Killer 5: Contract negotiation surprises at close Fix: Send contract by day 60 with a firm 2-week review period. Don't send late.

Killer 6: Stakeholder turnover during close Fix: Build multi-stakeholder relationships early. If one person leaves, deal doesn't stall.

FAQ

Q: Doesn't compressing deals sacrifice deal size? A: No. In fact, faster deals often land larger. Why? Consensus is built earlier, and once you have consensus, customers are willing to expand scope. Slower deals stall because consensus fractures.

Q: How do we maintain deal velocity during slow seasons (budget freezes, holidays)? A: Plan ahead. If budgets freeze in August, close deals before August or target January. Don't try to close during freezes; reset timeline to post-freeze.

Q: What if the customer wants a longer pilot? A: Say yes to pilot, say no to timeline extension. "We're happy to run a 4-week pilot. By week 4, we'll present results and you'll decide. Sound good?" Force a decision endpoint.

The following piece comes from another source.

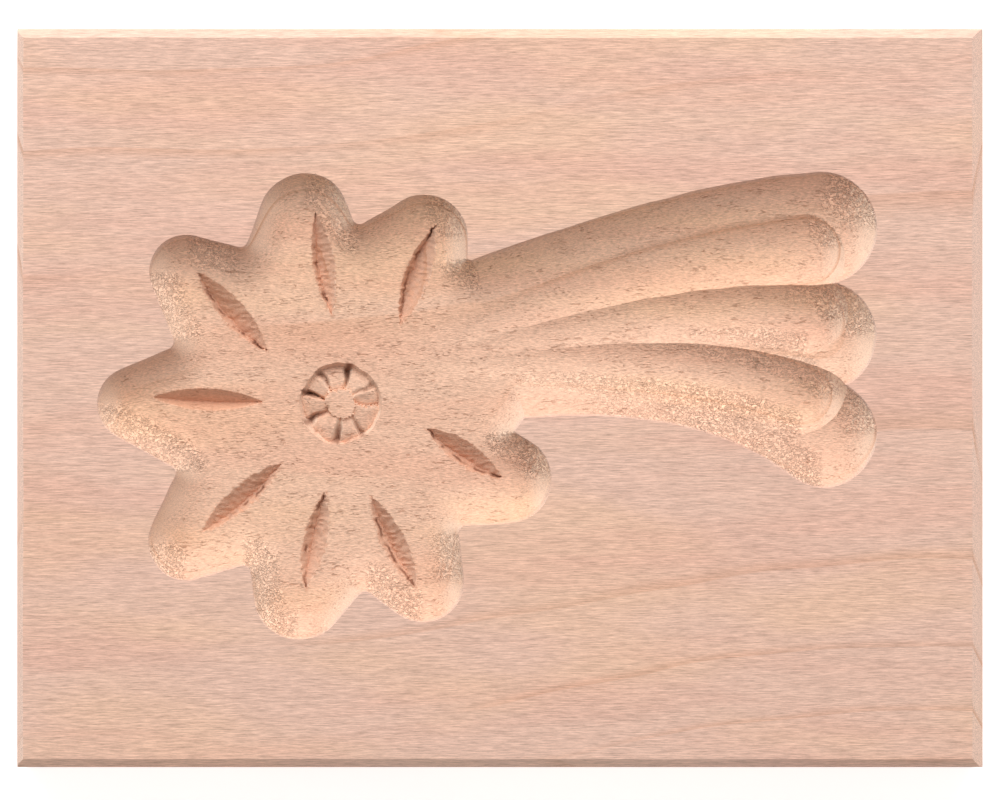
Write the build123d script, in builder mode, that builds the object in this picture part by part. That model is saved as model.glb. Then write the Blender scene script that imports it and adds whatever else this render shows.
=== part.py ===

Q: How do we push hard on velocity without being pushy? A: Be transparent. "We're targeting a 60-day close. That's when we estimate you'll see ROI. Does that timeline work for you?" Let them set expectations with you.

Q: Should all deals move at the same velocity, or do some need slower timelines? A: Enterprise deals can take 120 days. Mid-market should be 60-90 days. Segment your velocity targets by deal size.

Q: What if a key stakeholder goes on vacation during close? A: Get their approval before they leave. "We're sending the contract Friday, and we'd like your thoughts before you leave. Any concerns with [terms]?" Get async approval.

Q: How do we handle velocity when there are multiple approval layers (procurement, legal, finance)? A: Involve all layers early (Phase 1). Get their concerns early. By phase 3, they're not discovering new issues; they're finalizing.